Prosecco vs Champagne
Only sparkling wine produced in the region of Champagne dons the label “Champagne”. However, other sparkling wines are also highly-prized. For example, Prosecco, the crisp and bright Italian sparkling wine is beloved far beyond the peninsula. After all, who doesn’t love the fizz? Especially as an aperitif, or alcoholic drink enjoyed before a meal, the Bellini cocktail is served in bars and restaurants far beyond the Venice Lagoon. First served at Harry’s Bar, a hangout for literary heavyweight Ernest Hemingway, a Bellini cocktail is mixed with Prosecco and peach puree. Prosecco isn’t produced using the Méthode Champenoise, but instead with the “Charmat Method”. Also known as the “tank method”, the secondary fermentation occurs inside a big, steel tank, instead of a bottle. By far, more cost-effective than the Méthode Champenoise, the modest price tag of Italian sparkling wine reflects this. As a result, Prosecco is considered an everyday sparkling wine.
Ancient Romans Did it First
Many people attribute the birth of sparkling wine is to French ingenuity. However, thanks to scholars, it’s now established that sparkling wine was roundly enjoyed in ancient Rome.

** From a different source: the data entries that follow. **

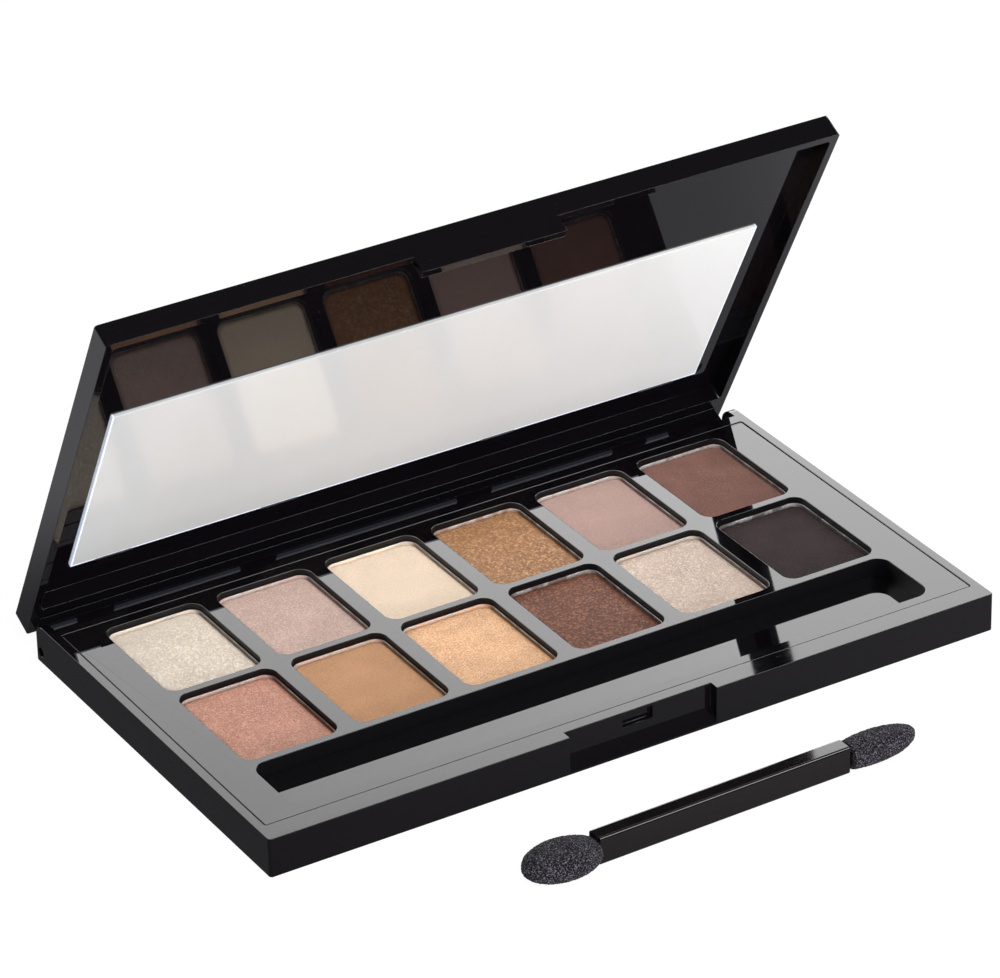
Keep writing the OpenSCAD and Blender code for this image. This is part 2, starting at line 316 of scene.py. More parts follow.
def gloss_black(name, colour, rough, smear, dust, peel, wall_rough=0.0):
    """Polished black moulding with smears, dust specks and a faint orange peel. Its upright
    walls can be rougher, where the tool was not polished."""
    material, tree, output = new_material(name)
    dust_grey = (0.09, 0.085, 0.08, 1)
    marks = add_node(tree, "ShaderNodeGroup", {"Smear": smear, "Dust": dust, "Peel": peel},
                     node_tree=handling_marks)
    tint = mixed_colour(tree, marks.outputs["Speck"], colour, dust_grey)
    facing = add_node(tree, "ShaderNodeTexCoord").outputs["Normal"]
    upward = add_node(tree, "ShaderNodeSeparateXYZ", {0: facing}).outputs["Z"]
    level = math_node(tree, "ABSOLUTE", upward)
    polish = remap(tree, level, (0.3, 0.6), (max(rough, wall_rough), rough))
    gloss = math_node(tree, "ADD", marks.outputs["Roughness"], polish, use_clamp=True)
    bump = add_node(tree, "ShaderNodeBump", {"Strength": 0.25, "Distance": 0.004 * MM,
                                             "Height": marks.outputs["Height"]})
    shader = add_node(tree, "ShaderNodeBsdfPrincipled",
                      {"Base Color": tint, "Roughness": gloss, "Normal": bump.outputs[0],
                       "IOR": 1.5})
    tree.links.new(shader.outputs[0], output.inputs["Surface"])
    return material


case_plastic = gloss_black("case_plastic", case_black, 0.03, 0.05, 0.35, 0.5)
base_shell = moulded_copy("base_shell", "base_shell_moulding", base_edge)
put(base_shell, "base", "base_shell", case_plastic)

# --- Lid shell -------------------------------------------------------------------------------
# The cover is one moulding in the same black gloss plastic, with a shallow recess for the
# mirror, small tabs that hold the glass, a finger flap and the spine that the hinge turns in.
lid_edge = 0.06 * MM
lid_black = (0.0034, 0.0028, 0.0038, 1)
lid_plastic = gloss_black("lid_plastic", lid_black, 0.015, 0.04, 0.3, 0.25)
lid_shell = moulded_copy("lid_shell", "lid_shell_moulding", lid_edge)
put(lid_shell, "lid", "lid_shell", lid_plastic)

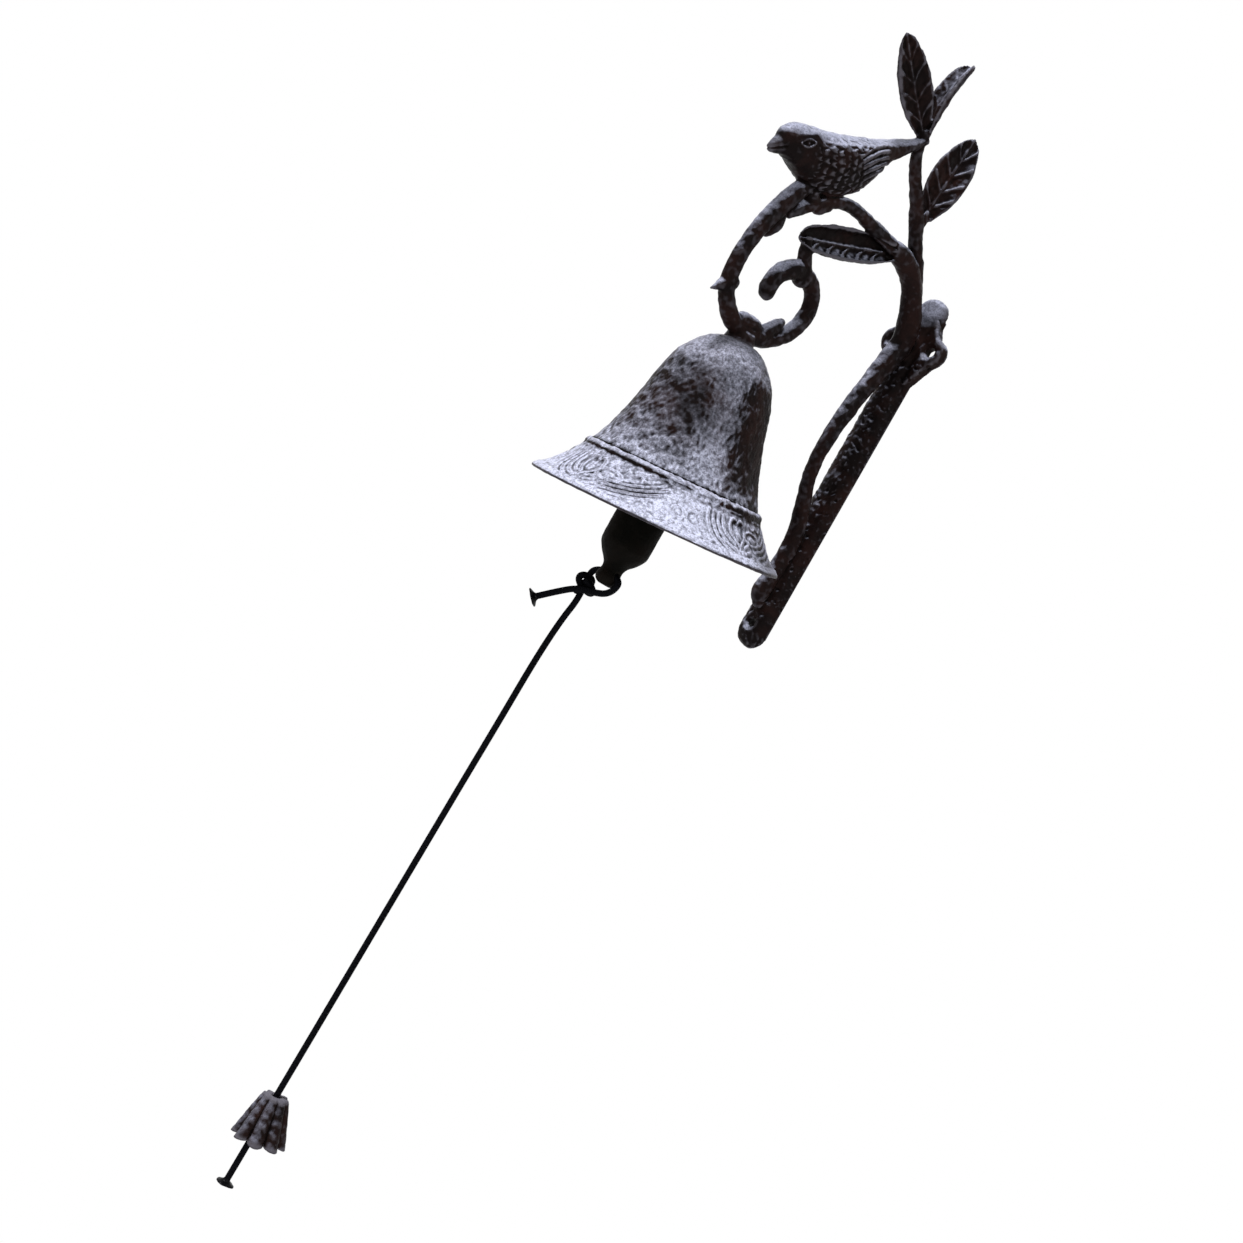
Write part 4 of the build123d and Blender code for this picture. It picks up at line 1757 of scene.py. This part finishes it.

For example, Cleopatra and Emperor Julius Caesar enjoyed sparkling wine. This fact and other references to the production of effervescent wine appear in the works of Roman writers including Lacan, (A.D 39 – A.D. 65), Pliny the Elder, Columella and Virgil. To this day, many of the winemaking techniques developed in ancient Rome are still used. Whether implemented in still or sparkling wines, the wisdom imparted to us by ancient Romans is responsible for countless hours of sipping the nectar of the gods!
Dom Pérignon Champagne
Contrary to popular belief, 17th-century Benedictine monk Dom Pierre Pérignon did not invent Champagne. However, he did contribute to significant advancements of the beloved beverage. Born in 1638 as the youngest of seven children, Pérignon’s father owned several vineyards in the Champagne region. After entering the Benedictine order of monks at age 17, he eventually became the cellarer at the Abbey of Hautvillers. This is where his legacy came into play. Among his other duties, Pérignon worked on improving several aspects of champagne-making. Due to the local climate, winemakers often grappled with carbonation bubbles that appeared during the fermentation process. Often leading to the explosion of bottles, the bubbles ended up wasting a lot of product. And so eventually, Pérignon decided to make the best of the land’s natural conditions. It was then that he developed the innovations still used by sparkling winemakers today.
Thanks to Pérignon, the Abbey’s vineyards prospered. Among other things, the celebrated monk made great strides in blending grapes and creating an artful cuvée, prior to secondary fermentation. These achievements are the reason why Moët & Chandon decided to name their most-famous vintage Champagne after the monk. When a Champagne or wine is labeled “vintage”, it means that it created entirely using grapes harvested in a single specified year. Whether you prefer Champagne to Prosecco, all sparkling wine imparts the same joie de vivre. If the high-end appeal of a bottle of Dom makes you feel like a King or Queen, that’s the right choice. If on the other hand, you prefer sipping a Prosecco in a medieval piazza as the sun sets over Rome, thank the ancient Romans. There is no single correct way to enjoy bubbles, so à votre santé!